In early October, as soon as the leaks from Nord Stream 1 and 2 had subsided to the point that it was safe to approach them, Danish and Swedish investigators began examining the leak sites. Both countries’ authorities soon concluded that the pipelines had been subjected to “severe sabotage”, but they didn’t say by whom. Then Russia conducted its own investigation, claiming that the pipelines had been blown up by Britain’s Royal Navy. By February 2023, Sweden, Germany, and Denmark’s blast inquiries were still ongoing and it remains unclear when they will conclude. “There is no evidence at this point that Russia was behind the sabotage,” a European official with insights into the investigation told the Washington Post, and other officials echoed this view. The only aspect of which officials seem certain is that the sabotage was so sophisticated that it was carried out by a nation-state rather than a terrorist group.
While governments and open source intelligence practitioners continue with their own investigations and speculations into the events of September 26, insurers, reinsurers, corporations, and lawyers must grapple with how to respond to hundreds of millions of dollars in potential claims. Nord Stream 1 is owned by Switzerland-based Nord Stream AG, in which Russia’s gas giant Gazprom has a 51 percent stake. The remaining shares are held by Germany’s E.ON and Wintershall Dea at 15.5 percent each, while France’s Engie and the Dutch firm Gasunie each hold stakes of nine percent. Nord Stream 2 AG, which owns the Nord Stream 2 pipeline, also based in Switzerland but is fully owned by Gazprom.
Who has underwritten the two pipelines, and what is in the insurance policies? Nobody except the concerned parties seems to know, though in October the Reuters news agency reported that Nord Stream 1’s underwriters include Munich Re and syndicates within the Lloyd’s of London market. The Kremlin, meanwhile, has suggested that the pipelines may be repaired, though this would be a lengthy and costly process. Nord Stream’s Western owners and underwriters face an unenviable dilemma. As long as there’s no clarity about who perpetrated the sabotage, they can’t settle any claims. Industry sources unsurprisingly highlighted that the underwriters could deny claims for property insurance policies on the grounds that the sabotage was an act of war. Insureds, in turn, would be likely to challenge that definition of war.

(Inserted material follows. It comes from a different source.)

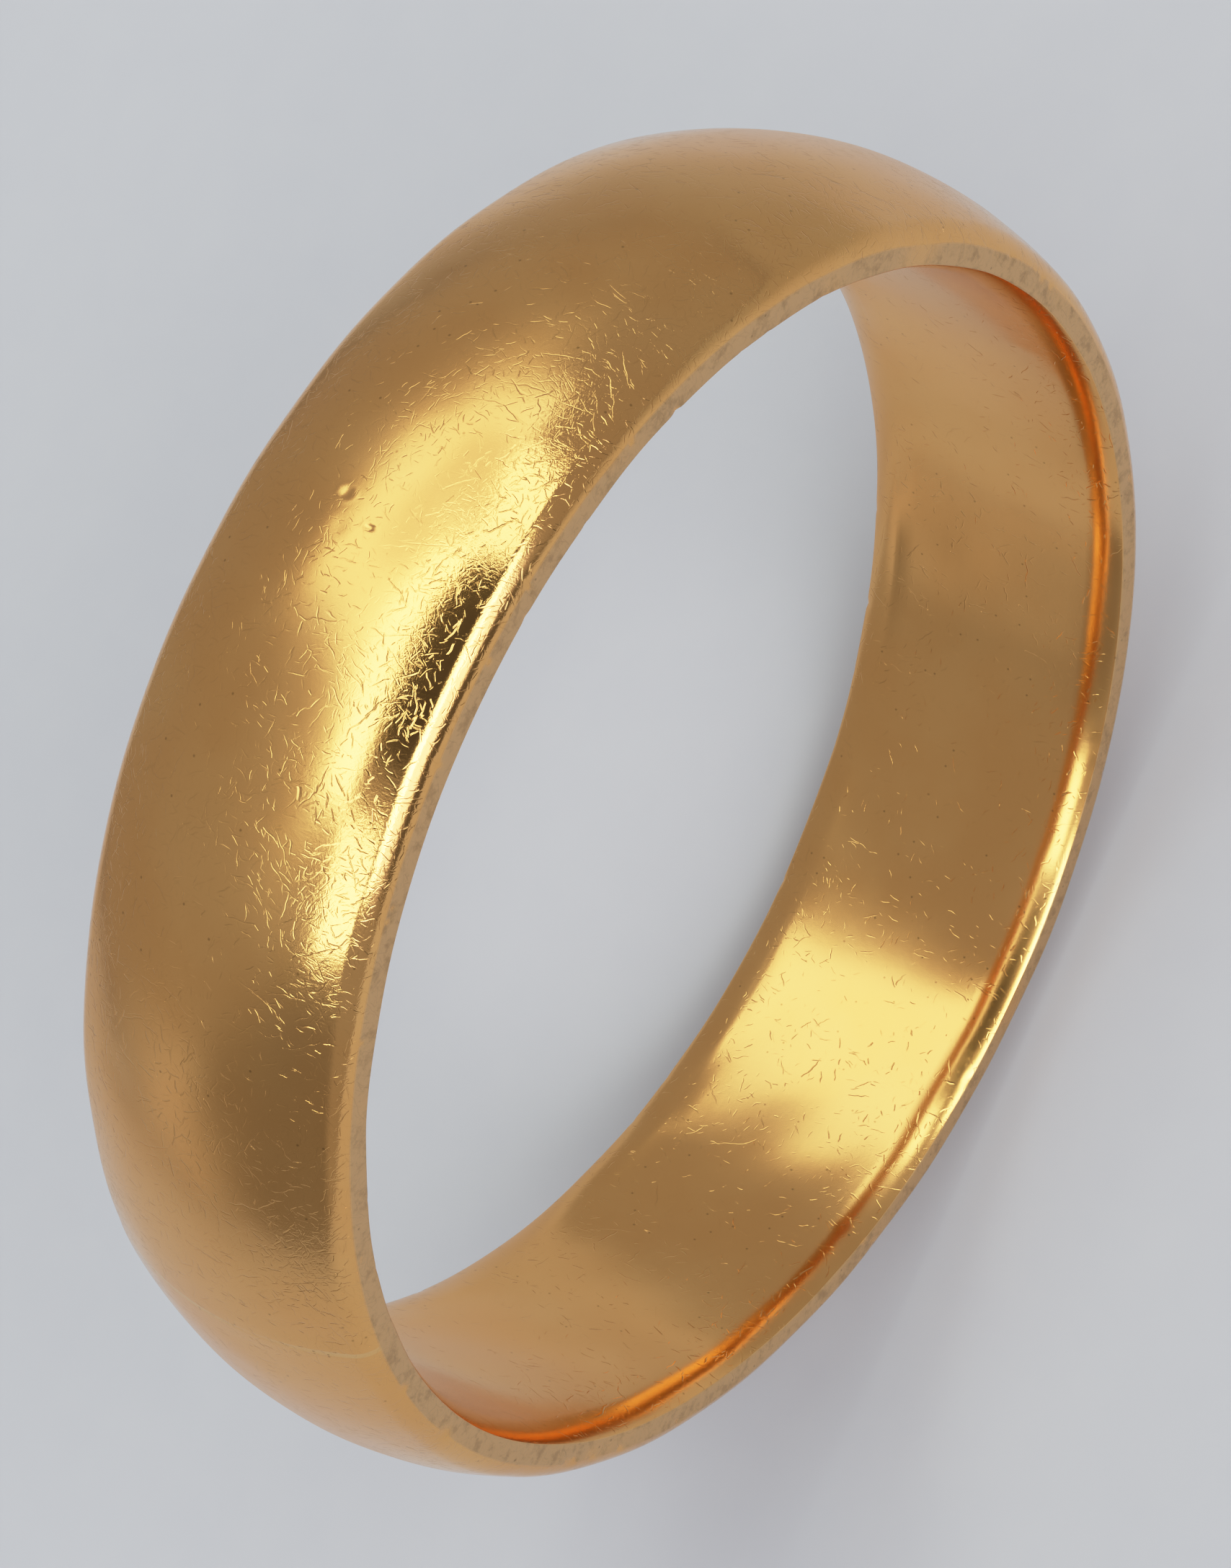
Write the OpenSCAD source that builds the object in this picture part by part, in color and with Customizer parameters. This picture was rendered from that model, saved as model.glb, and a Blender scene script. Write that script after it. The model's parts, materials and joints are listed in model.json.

The reality is, of course, that companies can choose to be covered for war, and that is more expensive than the standard property insurance virtually every company buys. Until very recently, though, companies operating in seemingly safe parts of the world – such as the Baltic Sea -- didn’t worry a great deal about war insurance, political-risk insurance (which can include war options) and terrorism insurance (which can also include such options). So far, it is not known what kind of insurance policies Nord Stream 1’s Western European minority owners and Nord Stream 2’s Western European investors – which are mostly the same companies – bought. Nor it is known what kind of insurance Nord Stream AG itself has. While the company is majority-owned by Gazprom, it is based in Switzerland.
The demise of Nord Stream 1 and Nord Stream 2 is, in fact, a cautionary tale for all companies owning or operating critical infrastructure. With infrastructure being targeted as a potential leverage point in geopolitical rivalries, infrastructure owners, operators, and underwriters will have to negotiate even more painstakingly than before to ensure that every possible scenario is covered. Is grave sabotage against pipelines by a hostile country that may never be identified an act of war or merely an extremely severe business risk? There’s insurance for both war and business risks; insurers and insureds just have to make sure there are no gaps in the coverage. That would also minimize the risk of disputes when geopolitically motivated incidents occur.
As I have been highlighting in recent years, warfare is changing: military aggression is no longer the only – or even the primary – way in which countries assert themselves against rivals, and winning territory is usually not their objective. Instead they use a combination of subversive business practices, cyber aggression, gradual border changes, hostage diplomacy, and other practices below the threshold of war. But the law hasn’t kept up with the evolution of nation-state aggression. As a result, at least two disputes between companies harmed by the 2017 NotPetya cyber attack and their insurers have ended up in American courts, which have found themselves having to define war.
If Nord Stream AG, Nord Stream 2 AG, or both begin to repair the pipelines, it would throw a further spanner into the works. Indeed, aggression below the threshold of state-orchestrated actions is so cheap to perpetrate, and carries so little risk of retaliation, that countries may further expand their use of it. And the private sector will remain a key target.